Suvvia, non pretendiamo che la procura di Genova spicchi un mandato d’arresto per il Demonio, finirebbe il mondo degli affari e delle angherie, e troppi analisti finanziari sconsigliano scelte avventate. Ma facciamo un po’ di filosofia, mutuando le parole dell’economista e filosofo Branko Milanović, partendo dal concetto che il capitalismo abbia trionfato seguendo due modelli: in Occidente il “capitalismo liberale” e in Oriente il “capitalismo politico”, da decenni il primo ha iniziato a vacillare sotto il peso dell’iniquità sociale e il secondo per l’opposizione politico–sociale alla corruzione istituzionale.

Milanović s’interroga nel suo Capitalismo contro capitalismo su quale dei due modelli potrebbe conquistare il pianeta, sul perché sia stata osteggiata una terza via; soprattutto l’autore dimostra che oggi siamo tutti capitalisti, e che per la prima volta nella storia dell’uomo il mondo è dominato (anche nel suo più recondito lembo di terra) da un unico sistema economico. Un unico sistema di interconnessioni finanziarie, per cui è ovvio che un crollo in Italia avvantaggi un concorrente straniero. Ecco perché è bassa la stima di quattro miliardi e mezzo di euro fatta dal team di esperti capitanato dal commercialista genovese Elsie Fusco. Certo è giusta la class action contro Autostrade per risarcire i cittadini liguri danneggiati dal crollo del Ponte Morandi, ma tremila euro pro capite sono poca cosa. Soprattutto necessiterebbe far emergere chi è il nemico del popolo. Far emergere il danno patrimoniale vero e tangibile, che ha riguardato aumento dei prezzi per i beni al consumi dopo il crollo del 14 agosto 2018, il calo del Pil regionale, l’impoverimento della popolazione, il calo del valore delle case. Ora Autostrade per l’Italia, dopo essere stata per ventidue anni dei privati, controllata da una holding delle famiglia Benetton, nel maggio 2021 è tornata cosa pubblica. – Con la Holding Reti Autostrade Spa, che possiede l’88,06 per cento del capitale sociale e che fa riferimento a Cassa depositi e prestiti che col 51 per cento ne ha il pacchetto di controllo, e minoritari a pari quote del 24,5 per cento i partner Blakston Infrastructure Partners e Macquarie Asset Management.
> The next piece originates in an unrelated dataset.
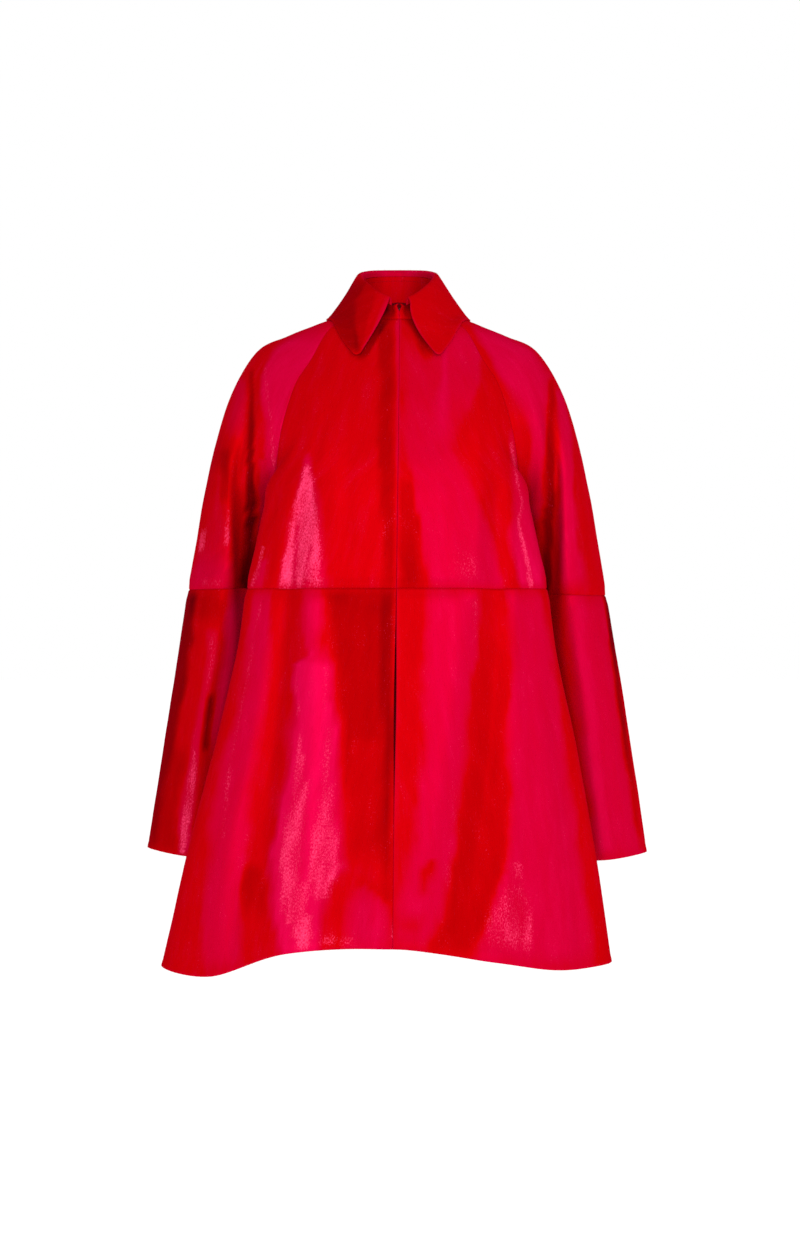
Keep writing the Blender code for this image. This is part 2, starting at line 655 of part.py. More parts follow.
def main():
    clear_scene()
    hide = finish("hair_on_hide", HIDE_RED, 0.45)
    metal = finish("dark_metal", METAL_DARK, 0.35, 1.0)
    body_levels = steps_between(LEVEL_STEPS, 0, HEM_LEVEL)
    sleeve_levels = steps_between(LEVEL_STEPS, 0, CUFF_LEVEL)
    rows = [int(np.argmin(np.abs(body_levels - level))) for level in (SEAM_LEVEL, UNDERARM)]

    grids = body_and_sleeves(body_levels, sleeve_levels)
    stand, fall = collar(grids)
    grids["back", "both"] = joined_across(grids.pop(("back", "left")), grids.pop(("back", "right")))
    skins = [(grid, side != "right") for (_, side), grid in grids.items()]
    ways = outward_ways(skins + [(stand, True)])
    for (name, side), grid, way in zip(grids, grids.values(), ways):
        panels(name, side, grid, way, side != "right", rows, hide)

    gap = SEAM_GAP / 2
    wall("collar_stand", parted(stand, ways[-1], gap, gap, FRONT_GAP / 2, FRONT_GAP / 2), ways[-1], True, hide)
    fall = laid_over(fall, surface_tree(skins), WALL + FALL_CLEARANCE, ROLL_ROWS + 2)
    fall_ways = outward_ways([(fall, True)])[0]
    wall("collar_fall", parted(fall, fall_ways, top=FALL_SEAM_GAP), fall_ways, True, hide)
    hook_and_eye(metal)


main()
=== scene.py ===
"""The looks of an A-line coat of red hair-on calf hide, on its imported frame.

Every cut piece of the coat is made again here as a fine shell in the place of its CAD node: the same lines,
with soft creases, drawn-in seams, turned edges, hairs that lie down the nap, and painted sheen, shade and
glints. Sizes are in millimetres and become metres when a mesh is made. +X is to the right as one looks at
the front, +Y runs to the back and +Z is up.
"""

import math

import bpy
import numpy as np
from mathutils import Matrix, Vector, noise
from mathutils.bvhtree import BVHTree


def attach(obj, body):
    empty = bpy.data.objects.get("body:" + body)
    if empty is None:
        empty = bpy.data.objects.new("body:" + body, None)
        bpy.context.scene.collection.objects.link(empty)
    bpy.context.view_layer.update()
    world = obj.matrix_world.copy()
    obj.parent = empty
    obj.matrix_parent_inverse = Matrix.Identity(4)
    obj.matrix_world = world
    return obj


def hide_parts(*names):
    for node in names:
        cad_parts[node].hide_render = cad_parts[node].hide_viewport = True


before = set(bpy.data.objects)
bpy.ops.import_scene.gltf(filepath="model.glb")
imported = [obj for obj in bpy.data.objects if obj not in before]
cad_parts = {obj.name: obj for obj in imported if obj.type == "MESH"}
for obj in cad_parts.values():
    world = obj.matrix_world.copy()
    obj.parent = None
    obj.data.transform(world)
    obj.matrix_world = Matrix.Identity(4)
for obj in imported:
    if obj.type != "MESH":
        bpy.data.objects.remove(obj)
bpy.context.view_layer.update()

MM = 0.001
SIDES = ("left", "right")

# ------------------------------------------------------------- sizes shared with the CAD source

WALL = 2.2              # thickness of the hide
SEAM_GAP = -0.04        # between two pieces at a seam, which press together
FRONT_GAP = -0.08       # between the two front edges, which press together
FRONT_GAPE = 3.0        # how much further they stand apart where they gape
FRONT_GAPE_Z = -545.0
FRONT_GAPE_SPREAD = 95.0

# The ring of the neck seam, which is lower at the front than at the back by its drop
NECK_HALF_WIDTH = 64.0
NECK_HALF_DEPTH = 65.5
NECK_CENTRE_Y = 3.5
NECK_DROP = 38.0
NECK_TILT_SHAPE = 0.7

ROLL_RADIUS = 4.8       # of the round fold along the collar's top
ROLL_TURN = 150.0       # and how far round it the fall goes, in degrees
FALL_SEAM_DROP = 5.0    # how far under the roll the fall is joined to the stand
FALL_SEAM_GAP = 0.3
FALL_START_ANGLE = 12.0     # where the fall starts round the neck, from the centre front
FALL_LEAVE = 0.7        # how far the fall goes on outward as it leaves the roll
FALL_ARRIVE = 1.05      # and how straight it comes to its outer edge

# How many steps each stretch between two levels, and between two lines, is cut into
LEVEL_STEPS = (12, 12, 12, 16, 12, 8, 12, 14, 22, 30, 32, 32)
FRONT_STEPS = 14
BACK_STEPS = 18
SLEEVE_STEPS = 16
STAND_ROWS = 12
FALL_SEAM_ROWS = 3      # of the fall, from its seam to the roll
ROLL_ROWS = 12
FALL_ROWS = 24
FALL_START = 9          # the fall's first point round the neck

# The levels of the underarm, the cross seam, the cuff and the hem
UNDERARM = 6
SEAM_LEVEL = 8
CUFF_LEVEL = 11
HEM_LEVEL = 12

# Where each line of the panels starts on the neck seam, in degrees round it from the centre front
NECK_ANGLES = {
    "centre_front": 0, "front_ridge": 20, "front_outer": 34, "front_lobe": 47, "front_raglan": 60,
    "sleeve_front": 76, "overarm": 92, "sleeve_back": 107, "back_raglan": 123,
    "back_lobe": 141, "back_ridge": 160, "centre_back": 180,
}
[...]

All’uomo di strada sorge anche il sospetto che i Benetton siano stati lautamente liquidati per scongiurare raccontino di pressioni internazionali, rafforzando il sospetto che il capitalismo dei disastri abbia sfiorato anche l’Italia con le sue secche dita… “io so’ cara commare” avrebbe sentenziato un certo poeta corsaro.

In tanti si domanderanno come sia potuto crollare il ponte logisticamente più strategico d’Italia: è cascato a Genova al pari di come qualche giorno fa s’è incendiato a Roma il “Parco archeologico di Centocelle”. In quest’ultimo ci sono le sedi dei comandi interforze dell’esercito italiano, organismi alle dirette dipendenze del capo di Stato Maggiore della Difesa che esercita la pianificazione, il coordinamento e la direzione delle operazioni militari delle forze armate italiane e tutte le attività internazionali ad esse collegate: può mai andare a fuoco il “Pentagono italiano” per colpa d’un fuoco divampato nei vicini sfasciacarrozze. Tutto è monitorato micrometricamente, a Genova ieri come a Roma oggi, ma agli affari conviene la stampa dica che un ponte crolla per errore o che alluvioni e incendi accadano per distrazione umana, o perché c’è lo scemo che non chiude il rubinetto o da fuoco alle sterpaglie.